Plot of an average and maximum of ${\sum }_{i=2}^N{C}_{1i}^{yy}$ ($y$ axis) for random states having a fixed genuine multiparty entanglement content as measured by GGM ($x$ axis). Other specifications are same as in Fig. 6, with the exception that the bin size in this case is 0.05. All axes are dimensionless.

Figure 8

For a given amount of ${\sum }_i^N{C}_{1i}^{\mathrm{LW}}$ (horizontal axis), average and maximal values of ${\sum }_{i=2}^N{C}_{1i}^D$ (vertical axis) for random states is plotted for different values of $N\le 6$. For other specifications, see Fig. 6.

Figure 9

Upper panel shows the maximum and average values of ${\sum }_{i=2}^N{C}_{1i}^D$ (ordinate) vs GGM (abscissa).
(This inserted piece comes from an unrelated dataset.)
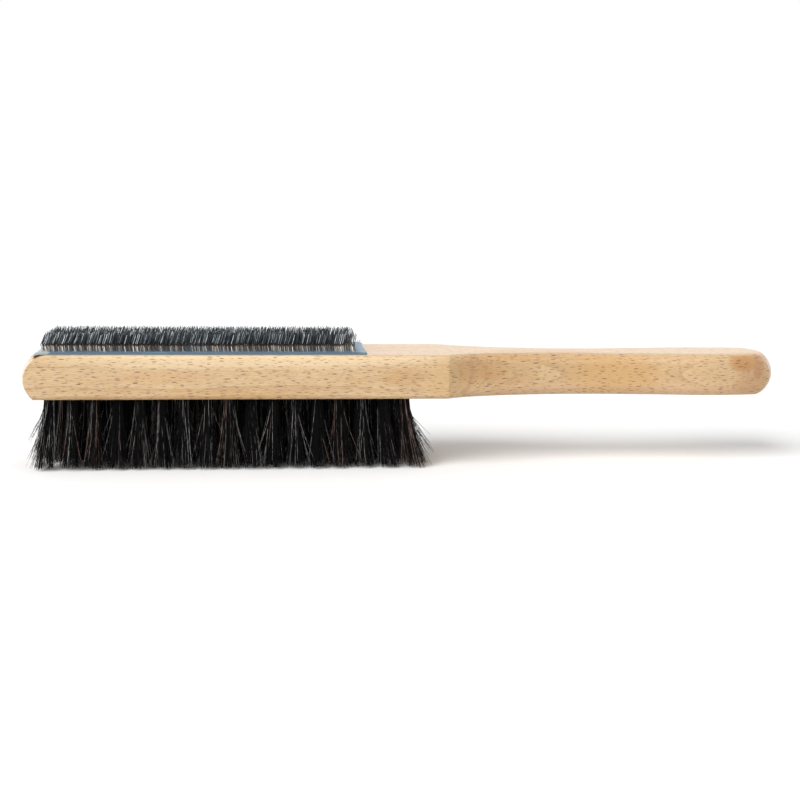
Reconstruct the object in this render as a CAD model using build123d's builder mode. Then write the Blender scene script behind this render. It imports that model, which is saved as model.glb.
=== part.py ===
"""Two-sided hand brush: horsehair tufts under a beech stock, steel-wire card clothing on top.

Millimetres. +X runs from the head to the handle, +Z up. The origin is under the middle of the brush, on the
surface that the hair tips stand on.
"""
import os

from build123d import *

# Stock: one beech plank, the head and the handle in one piece
total_length = 300.0
head_length = 164.3
head_width = 39.0
thickness = 17.2
head_edge_round = 1.5
head_bow_radius = 73.0  # the head's free end, in plan
head_nose_height = 7.6  # where that end is longest, above the underside
head_nose_lower_radius = 10.0
handle_bow_radius = 20.0
handle_nose_sag = 4.8
handle_nose_round = 3.4
handle_thickness = 16.8  # along the belly and at the end

# Handle sections: distance from the shoulder, width, thickness, corner radius
handle_sections = [
    (0.0, 39.0, 17.2, 1.5),
    (5.7, 33.8, 17.2, 2.2),
    (14.2, 28.8, 17.1, 2.9),
    (25.2, 25.0, 17.0, 3.5),
    (39.2, 22.4, 16.9, 4.0),
    (57.2, 21.6, 16.8, 4.2),
    (79.2, 24.6, 16.8, 4.2),
    (97.2, 28.8, 16.8, 4.2),
    (107.2, 30.2, 16.8, 4.2),
    (116.2, 29.8, 16.8, 4.2),
    (123.2, 28.2, 16.8, 4.2),
    (129.2, 25.2, 16.8, 4.2),
    (135.7, 19.0, 16.8, 4.2),
]

# Horsehair trim
hair_length = 27.6
tuft_columns = 17
tuft_rows = 4
tuft_pitch_x = 8.5
tuft_pitch_y = 8.8
first_tuft = 11.4  # from the head's free end to the first column
tuft_radius = 2.1
tuft_hole_depth = 11.0
tuft_tip_radius = 3.9
head_end_lean = 1.8  # how far the end column's tips lean out
handle_end_lean = 4.4
side_lean = 1.4

# Flat wire anchors that pin each tuft's fold in its hole
anchor_length = 5.4
anchor_height = 2.0
anchor_thickness = 0.4
anchor_from_bottom = 0.9

# Card clothing
card_end = 132.4  # from the head's free end
card_roll_angle = 26.0  # how far the cloth's back follows the rolled end
card_sanding = 13.0  # degrees less for each millimetre above its back
card_width = 35.0
cloth_thickness = 0.5
face_thickness = 0.5
face_bevel = 0.35
wire_rows = 24
wire_row_pitch = 1.42
wire_thickness = 0.3
wire_start = 9.1  # from the head's free end
wire_run = 119.0
knee_height = 2.8  # above the rubber face
knee_set_back = 0.4
tip_height = 6.7
tip_lean = 1.0

# Worked out from the sizes above
head_end_x = -total_length / 2
handle_end_x = total_length / 2
shoulder_x = head_end_x + head_length
underside_z = hair_length
middle_z = underside_z + thickness / 2
top_z = underside_z + thickness
handle_middle_z = underside_z + handle_thickness / 2
handle_top_z = underside_z + handle_thickness
roll_radius = thickness - head_nose_height
roll_x = head_end_x + roll_radius
anchor_z = underside_z + tuft_hole_depth - anchor_from_bottom - anchor_height / 2
card_end_x = head_end_x + card_end
card_top_z = top_z + cloth_thickness + face_thickness
first_tuft_x = head_end_x + first_tuft
tuft_half_run = tuft_pitch_x * (tuft_columns - 1) / 2
tuft_half_width = tuft_pitch_y * (tuft_rows - 1) / 2


def save(part, name):
    """Labels a finished piece and writes it as its own STEP file."""
    part.label = name
    export_step(part, f"parts/{name}.step")
    print(f"{name:16s} solids {len(part.solids()):3d}  volume {part.volume:10.1f} mm3")


def head_nose():
    """The form of the head's free end: bowed in plan, rolled over from the top face, and tucked in below."""
    nose_z = underside_z + head_nose_height
    tuck = head_nose_lower_radius - (head_nose_lower_radius**2 - head_nose_height**2) ** 0.5
    with BuildPart() as nose:
        with BuildSketch(Plane.XZ):
            with BuildLine():
                roll = JernArc((head_bow_radius, nose_z), (0, 1), roll_radius, 90)
                heel = (head_bow_radius - tuck, underside_z)
                RadiusArc(heel, (head_bow_radius, nose_z), -head_nose_lower_radius)
                Polyline(roll @ 1, (0, top_z), (0, underside_z), heel)
            make_face()
        revolve(axis=Axis.Z)
    return nose.part.moved(Location((head_end_x + head_bow_radius, 0, 0)))


def handle_nose():
    """The form of the handle's end: bowed in plan, round over the plank's thickness."""
    rim = handle_bow_radius - handle_nose_sag
    with BuildPart() as nose:
        with BuildSketch(Plane.XZ):
            with BuildLine():
                ThreePointArc((rim, underside_z), (handle_bow_radius, handle_middle_z), (rim, handle_top_z))
                Polyline((rim, handle_top_z), (0, handle_top_z), (0, underside_z), (rim, underside_z))
            make_face()
        revolve(axis=Axis.Z)
        fillet(nose.edges().filter_by(GeomType.CIRCLE).group_by(Axis.Z)[-1], radius=handle_nose_round)
        fillet(nose.edges().filter_by(GeomType.CIRCLE).group_by(Axis.Z)[0], radius=handle_nose_round)
    return nose.part.moved(Location((handle_end_x - handle_bow_radius, 0, 0)))


def head_solid():
    """The head: a plank with its long edges rounded, and its free end brought to the nose's form."""
    reach_length = head_length - head_bow_radius
    with BuildPart() as reach:
        with Locations((shoulder_x, 0, middle_z)):
            Box(reach_length, head_width, thickness, align=(Align.MAX, Align.CENTER, Align.CENTER))
        add(head_nose())
    with BuildPart() as head:
        with BuildSketch(Plane.YZ.offset(head_end_x)):
            with Locations((0, middle_z)):
                RectangleRounded(head_width, thickness, head_edge_round)
        extrude(amount=head_length)
        add(reach.part, mode=Mode.INTERSECT)
    return head.part


def handle_solid():
    """The handle: a waist behind the shoulder, a belly for the palm and a rounded end."""
    grip_length = total_length - head_length - handle_bow_radius
    with BuildPart() as reach:
        with Locations((shoulder_x, 0, middle_z)):
            Box(grip_length, head_width, thickness, align=(Align.MIN, Align.CENTER, Align.CENTER))
        add(handle_nose())
    with BuildPart() as handle:
        for distance, width, depth, corner in handle_sections:
            with BuildSketch(Plane.YZ.offset(shoulder_x + distance)):
                with Locations((0, underside_z + depth / 2)):
                    RectangleRounded(width, depth, corner)
        loft()
        add(reach.part, mode=Mode.INTERSECT)
    return handle.part


def tuft_places():
    """The middle of each tuft hole, column by column from the head's free end, every second row staggered."""
    columns = []
    for column in range(tuft_columns):
        places = []
        for row in range(tuft_rows):
            staggered = row % 2 == 1
            if staggered and column == tuft_columns - 1:
                continue
            x = first_tuft_x + column * tuft_pitch_x + (tuft_pitch_x / 2 if staggered else 0)
            places.append((x, row * tuft_pitch_y - tuft_half_width))
        columns.append(places)
    return columns


def anchor_solids(places):
    """One flat wire anchor across each tuft hole, its ends bitten into the wood."""
    with BuildPart() as anchors:
        with Locations([(x, y, anchor_z) for x, y in places]):
            Box(anchor_thickness, anchor_length, anchor_height)
    return anchors.part


def stock_solid(places, anchors):
    """The stock, with its tuft holes and the bites of the anchors."""
    with BuildPart() as stock:
        add(head_solid())
        add(handle_solid())
        with Locations([(x, y, underside_z) for x, y in places]):
            Cylinder(
                tuft_radius,
                tuft_hole_depth,
                align=(Align.CENTER, Align.CENTER, Align.MIN),
                mode=Mode.SUBTRACT,
            )
        add(anchors, mode=Mode.SUBTRACT)
    return stock.part


def tuft_solid(x, y):
    """One tuft: straight in its hole, then flaring and leaning out to its tip."""
    share = (x - first_tuft_x) / tuft_half_run - 1
    reach = handle_end_lean if share > 0 else head_end_lean
    tip_x = x + reach * share**3
    tip_y = y + side_lean * y / tuft_half_width
    with BuildPart() as tuft:
        with BuildSketch(Plane.XY.offset(underside_z)):
            with Locations((x, y)):
                Circle(tuft_radius)
        with BuildSketch():
            with Locations((tip_x, tip_y)):
                Circle(tuft_tip_radius)
        loft()
        with Locations((x, y, underside_z)):
            Cylinder(tuft_radius, tuft_hole_depth, align=(Align.CENTER, Align.CENTER, Align.MIN))
        with Locations((x, y, anchor_z)):
            Box(anchor_thickness, anchor_length, anchor_height, mode=Mode.SUBTRACT)
    return tuft.part


def card_layer(low, high, rows, bevel=0.0):
    """One layer of the card clothing between two heights above the wood, rolled down and sanded at its end."""
    under_angle = card_roll_angle - card_sanding * low
    over_angle = card_roll_angle - card_sanding * high
    with BuildPart() as layer:
        with BuildSketch(Plane.XZ):
            with BuildLine():
                under = JernArc((roll_x, top_z + low), (-1, 0), roll_radius + low, under_angle)
                over = JernArc((roll_x, top_z + high), (-1, 0), roll_radius + high, over_angle)
                Line(under @ 1, over @ 1)
                Polyline(over @ 0, (card_end_x, top_z + high), (card_end_x, top_z + low), under @ 0)
            make_face()
        extrude(amount=card_width / 2, both=True)
        if bevel:
            chamfer(layer.edges().filter_by(Axis.Y).group_by(Axis.X)[-1].sort_by(Axis.Z)[-1], length=bevel)
        for row in rows:
            add(row, mode=Mode.SUBTRACT)
    return layer.part


def wire_row_solid(number):
    """One row of kneed wires as a thin closed fence, from the back of the cloth to the tips."""
    y = (number - (wire_rows - 1) / 2) * wire_row_pitch
    start = head_end_x + wire_start
    end = start + wire_run
    knee_z = card_top_z + knee_height
    tip_z = card_top_z + tip_height
    with BuildPart() as fence:
        with BuildSketch(Plane.XZ.offset(-y)):
            with BuildLine():
                Polyline(
                    (start, top_z),
                    (start, card_top_z),
                    (start - knee_set_back, knee_z),
                    (start + tip_lean, tip_z),
                    (end + tip_lean, tip_z),
                    (end - knee_set_back, knee_z),
                    (end, card_top_z),
                    (end, top_z),
                    close=True,
                )
            make_face()
        extrude(amount=wire_thickness / 2, both=True)
    return fence.part


os.makedirs("parts", exist_ok=True)

columns = tuft_places()
every_place = [place for column in columns for place in column]
all_anchors = anchor_solids(every_place)
save(all_anchors, "tuft_anchors")
save(stock_solid(every_place, all_anchors), "beech_stock")
for number, column in enumerate(columns, start=1):
    with BuildPart() as tufts:
        for x, y in column:
            add(tuft_solid(x, y))
    save(tufts.part, f"hair_tufts_{number:02d}")

wires = [wire_row_solid(number) for number in range(wire_rows)]
for number, wire_row in enumerate(wires, start=1):
    save(wire_row, f"wire_row_{number:02d}")
save(card_layer(0, cloth_thickness, wires), "card_cloth")
save(card_layer(cloth_thickness, cloth_thickness + face_thickness, wires, face_bevel), "card_face")
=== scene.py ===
import bpy
import bmesh
import random
from math import cos, sin, pi, radians, sqrt
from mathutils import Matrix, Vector, noise


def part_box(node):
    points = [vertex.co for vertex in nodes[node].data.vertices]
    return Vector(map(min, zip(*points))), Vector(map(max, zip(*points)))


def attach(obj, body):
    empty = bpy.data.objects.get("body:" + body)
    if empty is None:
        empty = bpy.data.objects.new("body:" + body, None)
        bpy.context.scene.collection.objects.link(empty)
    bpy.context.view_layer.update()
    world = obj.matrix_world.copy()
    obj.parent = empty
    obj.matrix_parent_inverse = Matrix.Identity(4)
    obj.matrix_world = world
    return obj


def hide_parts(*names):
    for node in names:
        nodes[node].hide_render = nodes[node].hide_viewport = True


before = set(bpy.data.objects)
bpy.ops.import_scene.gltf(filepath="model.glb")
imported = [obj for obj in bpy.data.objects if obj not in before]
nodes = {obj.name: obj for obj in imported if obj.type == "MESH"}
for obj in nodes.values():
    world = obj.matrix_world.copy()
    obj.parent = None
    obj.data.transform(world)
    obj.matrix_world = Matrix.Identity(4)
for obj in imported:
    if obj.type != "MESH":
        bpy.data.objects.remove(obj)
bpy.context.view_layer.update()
mm = 0.001
print("frame loaded,", len(nodes), "nodes")

# small helpers shared by every piece


def addPiece(name, mesh, replaced):
    piece = bpy.data.objects.new(name, mesh)
    bpy.context.scene.collection.objects.link(piece)
    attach(piece, "root")
    if replaced:
        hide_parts(*replaced)
    return piece


def meshFromBmesh(name, bm, material):
    mesh = bpy.data.meshes.new(name)
    bm.to_mesh(mesh)
    bm.free()
    mesh.materials.append(material)
    return mesh


# many thin strands as one mesh; each strand is (points, radii, number of its material)
def strandMesh(name, strands, thickness, roundness, materials):
    line = bpy.data.curves.new(name + "Line", "CURVE")
    line.dimensions = "3D"
    line.bevel_depth = thickness / 2
    line.bevel_resolution = roundness
    line.use_fill_caps = True
    for material in materials:
        line.materials.append(material)
    for points, radii, finish in strands:
        spline = line.splines.new("POLY")
        spline.points.add(len(points) - 1)
        spline.points.foreach_set("co", [value for point in points for value in (*point, 1.0)])
        spline.points.foreach_set("radius", radii)
        spline.material_index = finish
    holder = bpy.data.objects.new(name + "Line", line)
    mesh = bpy.data.meshes.new_from_object(holder)
    bpy.data.objects.remove(holder)
    bpy.data.curves.remove(line)
    mesh.name = name
    mesh.shade_smooth()
    return mesh


def newTree(name):
    material = bpy.data.materials.new(name)
    material.use_nodes = True
    tree = material.node_tree
    tree.nodes.clear()
    shader = tree.nodes.new("ShaderNodeBsdfPrincipled")
    output = tree.nodes.new("ShaderNodeOutputMaterial")
    tree.links.new(shader.outputs["BSDF"], output.inputs["Surface"])
    return material, tree, shader


def mathNode(tree, operation, first, second=None, third=None, clamp=False):
    node = tree.nodes.new("ShaderNodeMath")
    node.operation = operation
    node.use_clamp = clamp
    for socket, value in zip(node.inputs, (first, second, third)):
        if value is None:
            continue
        if isinstance(value, (int, float)):
            socket.default_value = value
        else:
            tree.links.new(value, socket)
    return node.outputs[0]


def times(tree, first, second):
    return mathNode(tree, "MULTIPLY", first, second)


def minus(tree, first, second):
    return mathNode(tree, "SUBTRACT", first, second)


def scaled(tree, value, factor, start):
    return mathNode(tree, "MULTIPLY_ADD", value, factor, start)


def absolute(tree, value):
    return mathNode(tree, "ABSOLUTE", value)


# turns a value into 0 to 1 between two limits, with soft ends
def softStep(tree, value, low, high):
    node = tree.nodes.new("ShaderNodeMapRange")
    node.interpolation_type = "SMOOTHSTEP"
    tree.links.new(value, node.inputs["Value"])
    node.inputs["From Min"].default_value = low
    node.inputs["From Max"].default_value = high
    return node.outputs["Result"]


def mixColour(tree, mask, first, second, blend="MIX"):
    node = tree.nodes.new("ShaderNodeMix")
    node.data_type = "RGBA"
    node.blend_type = blend
    for name, value in (("Factor_Float", mask), ("A_Color", first), ("B_Color", second)):
        socket = next(s for s in node.inputs if s.identifier == name)
        if isinstance(value, (int, float)):
            socket.default_value = value
        elif isinstance(value, tuple):
            socket.default_value = (*value, 1.0)
        else:
            tree.links.new(value, socket)
    return next(s for s in node.outputs if s.identifier == "Result_Color")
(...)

From left to right, $N$ increases from 3 to 6. Lower panel shows ${\sum }_{i=2}^N{C}_{1i}^{\mathrm{LW}}$ against GGM. Here, the bin size for computation is 0.05. All axes are dimensionless.

Figure 10

Monogamy-motivated upper bounds from CC measures. From left to right: the frequency distribution $f$ on the vertical axis is plotted for ${\delta }_{C^{zz}}, {\delta }_{C^D}$, and ${\delta }_{C^{\mathrm{LW}}}$. $N$ also varies from 3 to 6. All axes are dimensionless.

Figure 11

Scatter plot for comparing ${\delta }_{C^D}$ and ${\delta }_{C^{\mathrm{LW}}}$ with GGM. We find that, with the increase of $N$, higher GGM values (ordinate) reveals the monogamous nature of ${\delta }_{C^D}$ (abscissa in left panel) and ${\delta }_{C^{\mathrm{LW}}}$ (abscissa in right panel). Circles, squares, triangles, and diamonds correspond to $N=3$, 4, 5, and 6. All axes are dimensionless.